To understand the problem more fully, one has to be aware that every space-time contour contains energy at multiple frequencies, and one can transform space-time contours into a function of energy versus frequency and vice versa. Typical space-time contours that machine elements are asked to follow are similar to an impulse and contain a broad spectrum of frequencies much like the impulse from a drumstick striking a surface has a broad spectrum of frequencies. If the drumstick strikes a foam pad on a board the result is a dull thud because the pad is similar to well damped machine elements without resonance so no frequencies are amplified or sustained. If the drumstick strikes a gong or a tuning fork the result is sustained vibration. Imagine then, an exaggerated example where the machine elements in a machine have a gong they are trying to move as a load, or alternately a tuning fork within a mechanical transmission. The goal then is to have the machine elements follow a space-time contour, for example, to get the gong and/or tuning fork from point A to point B while keeping the gong and/or tuning fork from vibrating at their natural frequencies (exciting frequencies). Simply put, this can be accomplished by removing the energy from the mechanical actuator that moves from point A to point B at the exciting frequencies that would excite the gong and/or the tuning fork.
In the past, control methods have been employed to remove the energy at the exciting frequencies so as to limit the vibration to help free the machine designer from vibration constraints. These control methods fall into two different classes.

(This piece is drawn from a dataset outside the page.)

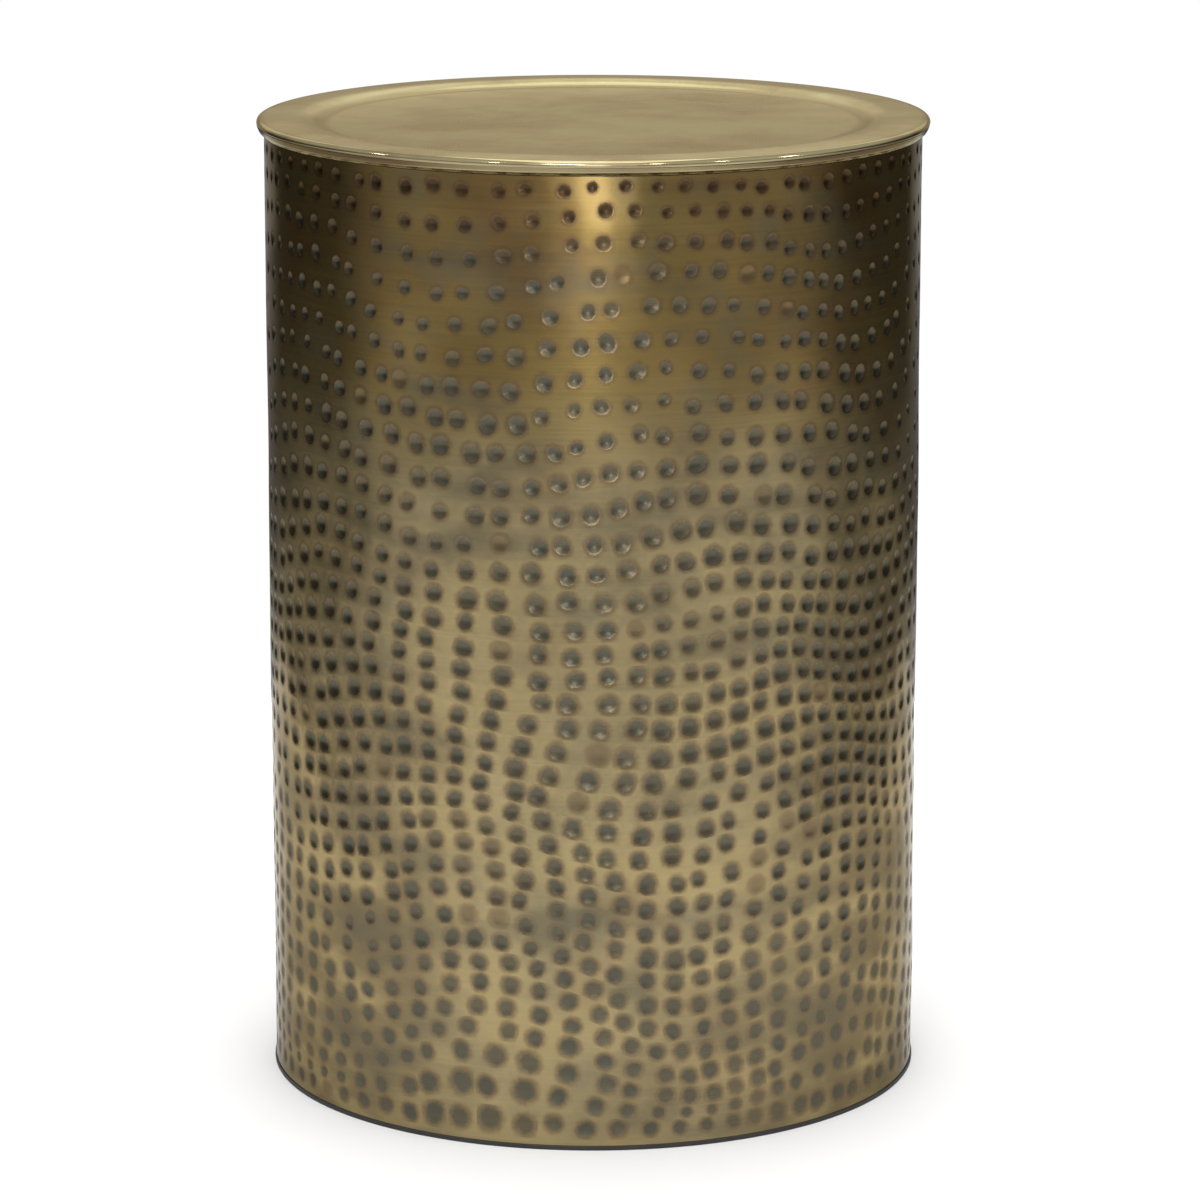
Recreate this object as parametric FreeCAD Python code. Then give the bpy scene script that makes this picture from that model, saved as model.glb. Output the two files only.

The first class of control method that has been employed is to remove the frequency or frequencies that cause problematic vibration (exciting frequencies) directly from the energy source driving the mechanism (typically electrical current or hydraulic flow) through an actuator. (See, FIG. 1). This is accomplished by placing a frequency selective filter in the path of the energy source control. This method reduces the exciting frequencies entering the machine through the actuator. Feedback is usually employed from sensor(s) on a machine element(s) to modulate this power source through the filter to force the mechanism to follow its desired space-time contour. This control method has limitations in that the space-time contour command itself still likely has energy at frequencies that will cause vibration in the machine. By removing the exciting frequencies from the energy source driving the machine elements, errors are induced limiting the faithful following of the space-time contour, and often, these errors are unacceptable to the machine operation. In many instances, if the filtering of the energy source is not sufficient and/or robust, the feedback control, attempting to follow the desired space-time contour will force energy back into the system at the exciting frequencies, limiting the usefulness of this control solution.
The second class of control method that has been employed is to reduce the level of exciting frequencies that cause vibration from the space-time contour that the machine elements are to follow. (See, FIG. 2). This is accomplished by taking a space-time contour which has been designed to meet the application objectives and routing it through a frequency elimination filter that selectively removes most of the energy at the exciting frequencies to produce a “non-exciting” contour. This “non-exciting” contour is then delivered as the command to the control system that modulates the actuator driving machine elements in a machine. The contours for one or more apparatus within the machine may be filtered in this way to reduce vibrations. This method has proven to be effective to various degrees in reducing machine vibration, dependent upon the level of suppression provided by the filter and the robustness of the filter's effectiveness with changes in the machine elements. The unfortunate side effect of this technique is distortion of the “non-exciting” contour from the original desired space-time contour. In fact, specific versions of this method are often described as a method to “shape” the space-time contour. These specific methods to shape a contour are, in fact, a specialized frequency selective filter that has been designed by a specific time-domain technique, see U.S. Pat. No. 4,916,635. Space-time contour filtering produces, in any case, a contour that is distorted from the original designed space-time contour such that it usually degrades the performance of the machine, often causing it to not meet the design objectives. In the case of a space-time contour that is intended to move a mechanical load from one point to another and then stop, this method always increases the time between these points because delay, inherent in the filter operation, necessarily lengthens the “non-exciting” contour. This has the likely effect of slowing the overall machine, reducing its operating throughput.
Thus, there is a need in the industry for an improvement over these techniques to allow more freedom from constraints in the design of mechanisms within machines and/or to increase the throughput from existing mechanism designs without suffering the deleterious effects of induced vibration.